Records from a data source
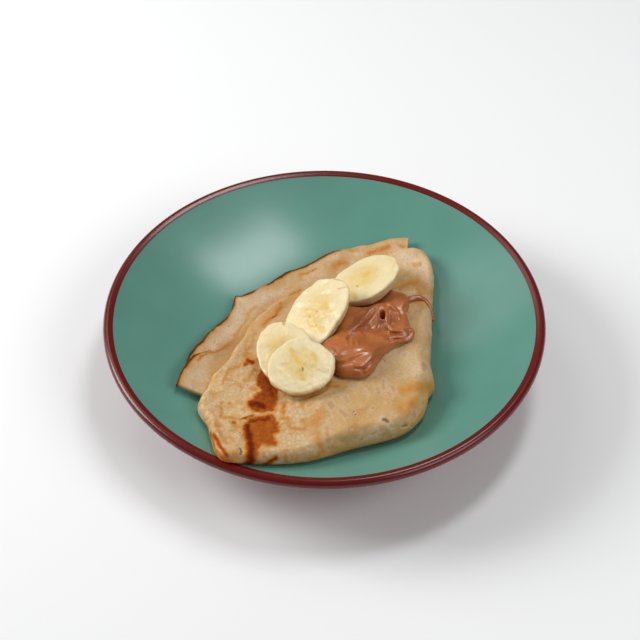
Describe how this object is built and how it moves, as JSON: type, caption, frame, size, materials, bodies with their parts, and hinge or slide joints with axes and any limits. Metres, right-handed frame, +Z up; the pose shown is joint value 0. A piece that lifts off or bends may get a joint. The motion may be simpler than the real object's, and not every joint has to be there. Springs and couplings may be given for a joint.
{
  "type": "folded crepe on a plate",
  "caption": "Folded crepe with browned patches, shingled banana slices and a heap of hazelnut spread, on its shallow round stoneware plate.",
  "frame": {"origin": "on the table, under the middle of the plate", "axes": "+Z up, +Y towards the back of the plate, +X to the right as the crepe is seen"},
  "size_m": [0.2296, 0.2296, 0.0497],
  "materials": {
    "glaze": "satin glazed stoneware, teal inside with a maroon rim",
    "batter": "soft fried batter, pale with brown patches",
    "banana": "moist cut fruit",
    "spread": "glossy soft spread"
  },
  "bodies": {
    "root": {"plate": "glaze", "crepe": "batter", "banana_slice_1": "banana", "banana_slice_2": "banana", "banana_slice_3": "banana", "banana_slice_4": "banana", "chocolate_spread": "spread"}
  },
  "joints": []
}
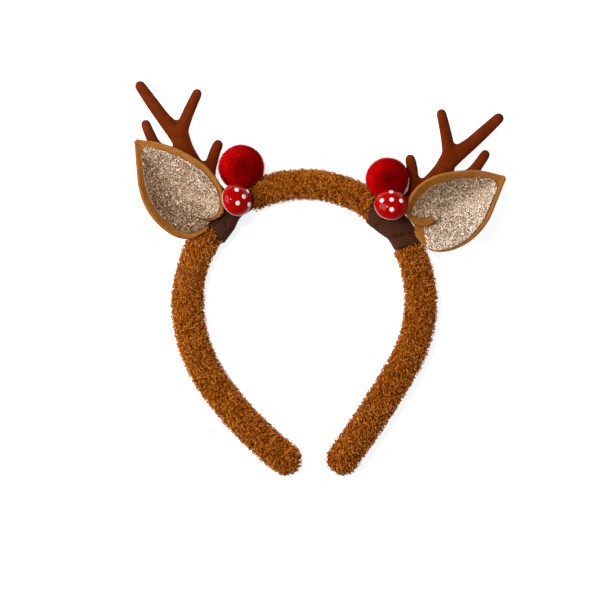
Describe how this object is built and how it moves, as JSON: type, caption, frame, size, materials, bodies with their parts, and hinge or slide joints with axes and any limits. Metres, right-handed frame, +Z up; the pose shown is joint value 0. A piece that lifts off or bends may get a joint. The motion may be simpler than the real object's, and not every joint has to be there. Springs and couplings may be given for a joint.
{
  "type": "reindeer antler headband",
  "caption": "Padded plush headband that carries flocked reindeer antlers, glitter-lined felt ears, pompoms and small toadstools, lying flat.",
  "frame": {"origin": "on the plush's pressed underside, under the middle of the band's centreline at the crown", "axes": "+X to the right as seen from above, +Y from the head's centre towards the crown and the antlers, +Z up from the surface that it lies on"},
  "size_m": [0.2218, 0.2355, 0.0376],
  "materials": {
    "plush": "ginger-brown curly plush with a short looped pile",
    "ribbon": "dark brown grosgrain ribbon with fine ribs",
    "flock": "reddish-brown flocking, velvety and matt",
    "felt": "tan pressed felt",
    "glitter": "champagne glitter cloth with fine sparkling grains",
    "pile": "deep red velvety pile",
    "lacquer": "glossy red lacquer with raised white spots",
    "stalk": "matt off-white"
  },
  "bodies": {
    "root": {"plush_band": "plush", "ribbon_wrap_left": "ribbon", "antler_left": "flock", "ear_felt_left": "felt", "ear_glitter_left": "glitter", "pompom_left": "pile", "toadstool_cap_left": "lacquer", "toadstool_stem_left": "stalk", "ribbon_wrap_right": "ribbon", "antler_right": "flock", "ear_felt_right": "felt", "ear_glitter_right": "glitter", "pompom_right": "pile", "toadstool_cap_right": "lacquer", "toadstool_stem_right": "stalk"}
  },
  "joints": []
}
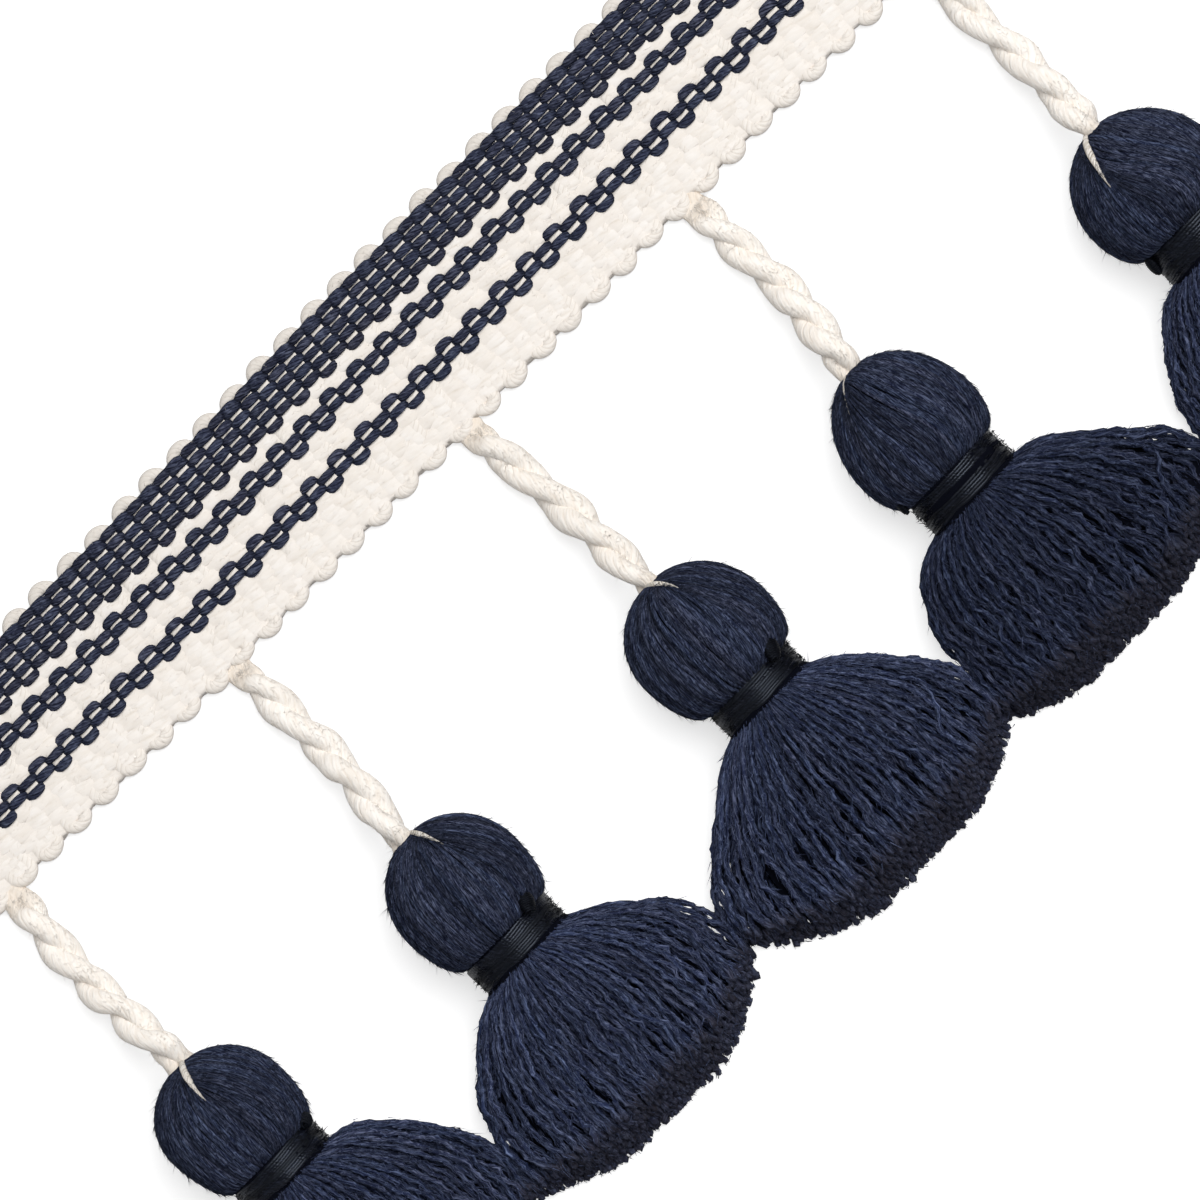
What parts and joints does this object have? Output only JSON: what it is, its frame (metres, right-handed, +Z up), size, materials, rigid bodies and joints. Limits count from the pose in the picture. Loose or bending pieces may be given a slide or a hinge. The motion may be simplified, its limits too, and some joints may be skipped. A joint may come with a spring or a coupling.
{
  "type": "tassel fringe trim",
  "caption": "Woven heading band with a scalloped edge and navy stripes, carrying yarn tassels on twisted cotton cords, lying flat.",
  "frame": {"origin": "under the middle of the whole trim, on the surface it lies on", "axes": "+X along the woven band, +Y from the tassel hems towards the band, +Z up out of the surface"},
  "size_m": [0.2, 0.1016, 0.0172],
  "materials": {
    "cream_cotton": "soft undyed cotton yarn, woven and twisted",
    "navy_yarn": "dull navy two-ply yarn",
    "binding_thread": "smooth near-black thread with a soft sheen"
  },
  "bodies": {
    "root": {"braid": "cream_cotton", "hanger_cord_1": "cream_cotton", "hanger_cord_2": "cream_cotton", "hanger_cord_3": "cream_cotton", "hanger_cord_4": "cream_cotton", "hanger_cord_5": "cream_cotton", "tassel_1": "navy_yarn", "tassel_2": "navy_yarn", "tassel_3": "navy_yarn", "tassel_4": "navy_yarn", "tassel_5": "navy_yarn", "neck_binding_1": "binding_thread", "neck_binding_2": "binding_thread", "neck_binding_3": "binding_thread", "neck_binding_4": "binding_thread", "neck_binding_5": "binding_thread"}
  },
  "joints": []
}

- **What to produce**:
Please output the entries above, every line exactly as it reads.

- **Solution to this problem**:
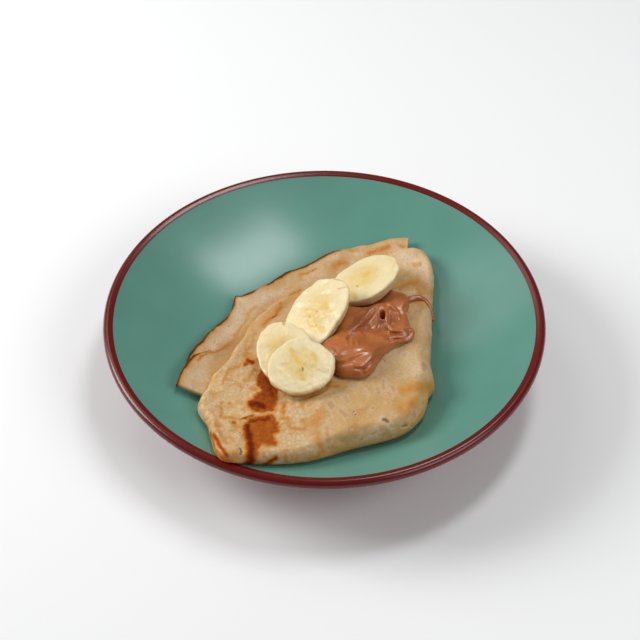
Describe how this object is built and how it moves, as JSON: type, caption, frame, size, materials, bodies with their parts, and hinge or slide joints with axes and any limits. Metres, right-handed frame, +Z up; the pose shown is joint value 0. A piece that lifts off or bends may get a joint. The motion may be simpler than the real object's, and not every joint has to be there. Springs and couplings may be given for a joint.
{
  "type": "folded crepe on a plate",
  "caption": "Folded crepe with browned patches, shingled banana slices and a heap of hazelnut spread, on its shallow round stoneware plate.",
  "frame": {"origin": "on the table, under the middle of the plate", "axes": "+Z up, +Y towards the back of the plate, +X to the right as the crepe is seen"},
  "size_m": [0.2296, 0.2296, 0.0497],
  "materials": {
    "glaze": "satin glazed stoneware, teal inside with a maroon rim",
    "batter": "soft fried batter, pale with brown patches",
    "banana": "moist cut fruit",
    "spread": "glossy soft spread"
  },
  "bodies": {
    "root": {"plate": "glaze", "crepe": "batter", "banana_slice_1": "banana", "banana_slice_2": "banana", "banana_slice_3": "banana", "banana_slice_4": "banana", "chocolate_spread": "spread"}
  },
  "joints": []
}
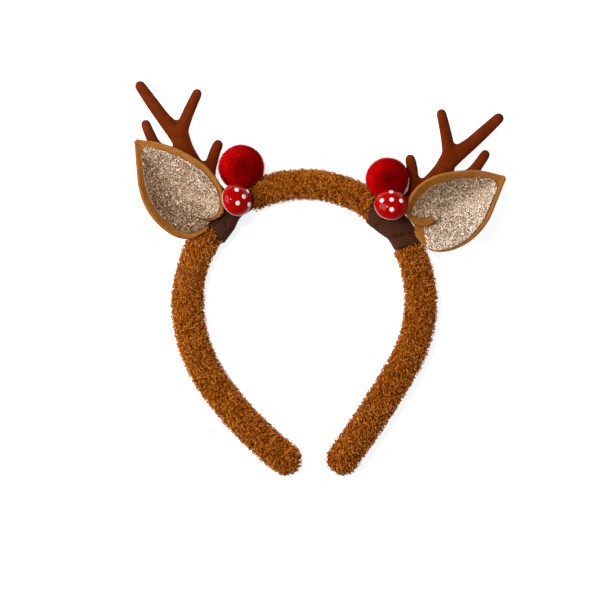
Describe how this object is built and how it moves, as JSON: type, caption, frame, size, materials, bodies with their parts, and hinge or slide joints with axes and any limits. Metres, right-handed frame, +Z up; the pose shown is joint value 0. A piece that lifts off or bends may get a joint. The motion may be simpler than the real object's, and not every joint has to be there. Springs and couplings may be given for a joint.
{
  "type": "reindeer antler headband",
  "caption": "Padded plush headband that carries flocked reindeer antlers, glitter-lined felt ears, pompoms and small toadstools, lying flat.",
  "frame": {"origin": "on the plush's pressed underside, under the middle of the band's centreline at the crown", "axes": "+X to the right as seen from above, +Y from the head's centre towards the crown and the antlers, +Z up from the surface that it lies on"},
  "size_m": [0.2218, 0.2355, 0.0376],
  "materials": {
    "plush": "ginger-brown curly plush with a short looped pile",
    "ribbon": "dark brown grosgrain ribbon with fine ribs",
    "flock": "reddish-brown flocking, velvety and matt",
    "felt": "tan pressed felt",
    "glitter": "champagne glitter cloth with fine sparkling grains",
    "pile": "deep red velvety pile",
    "lacquer": "glossy red lacquer with raised white spots",
    "stalk": "matt off-white"
  },
  "bodies": {
    "root": {"plush_band": "plush", "ribbon_wrap_left": "ribbon", "antler_left": "flock", "ear_felt_left": "felt", "ear_glitter_left": "glitter", "pompom_left": "pile", "toadstool_cap_left": "lacquer", "toadstool_stem_left": "stalk", "ribbon_wrap_right": "ribbon", "antler_right": "flock", "ear_felt_right": "felt", "ear_glitter_right": "glitter", "pompom_right": "pile", "toadstool_cap_right": "lacquer", "toadstool_stem_right": "stalk"}
  },
  "joints": []
}
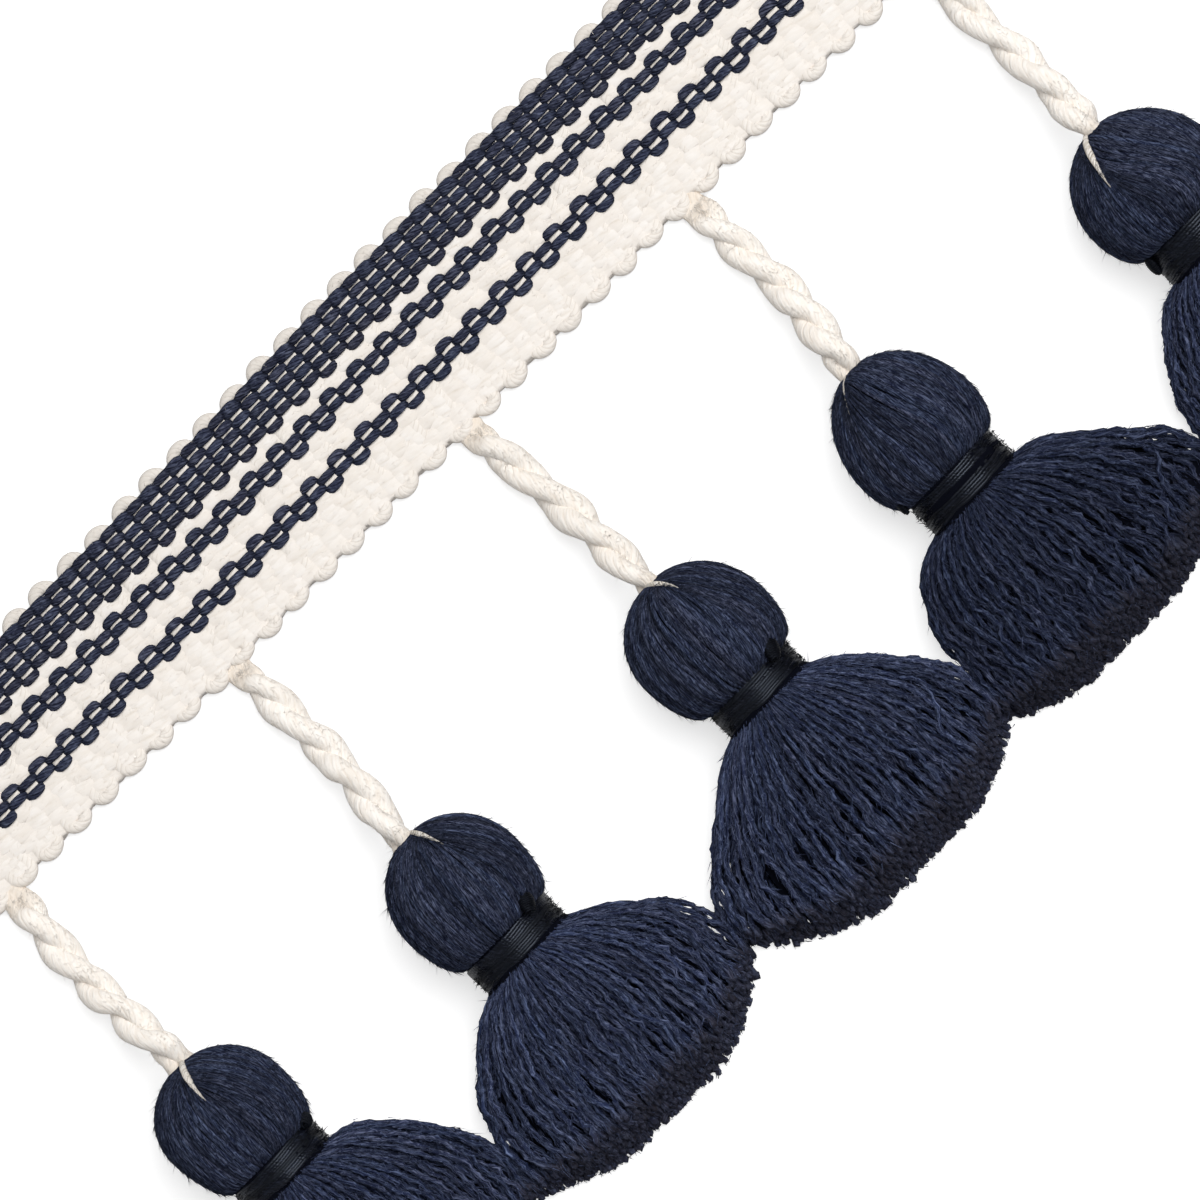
What parts and joints does this object have? Output only JSON: what it is, its frame (metres, right-handed, +Z up), size, materials, rigid bodies and joints. Limits count from the pose in the picture. Loose or bending pieces may be given a slide or a hinge. The motion may be simplified, its limits too, and some joints may be skipped. A joint may come with a spring or a coupling.
{
  "type": "tassel fringe trim",
  "caption": "Woven heading band with a scalloped edge and navy stripes, carrying yarn tassels on twisted cotton cords, lying flat.",
  "frame": {"origin": "under the middle of the whole trim, on the surface it lies on", "axes": "+X along the woven band, +Y from the tassel hems towards the band, +Z up out of the surface"},
  "size_m": [0.2, 0.1016, 0.0172],
  "materials": {
    "cream_cotton": "soft undyed cotton yarn, woven and twisted",
    "navy_yarn": "dull navy two-ply yarn",
    "binding_thread": "smooth near-black thread with a soft sheen"
  },
  "bodies": {
    "root": {"braid": "cream_cotton", "hanger_cord_1": "cream_cotton", "hanger_cord_2": "cream_cotton", "hanger_cord_3": "cream_cotton", "hanger_cord_4": "cream_cotton", "hanger_cord_5": "cream_cotton", "tassel_1": "navy_yarn", "tassel_2": "navy_yarn", "tassel_3": "navy_yarn", "tassel_4": "navy_yarn", "tassel_5": "navy_yarn", "neck_binding_1": "binding_thread", "neck_binding_2": "binding_thread", "neck_binding_3": "binding_thread", "neck_binding_4": "binding_thread", "neck_binding_5": "binding_thread"}
  },
  "joints": []
}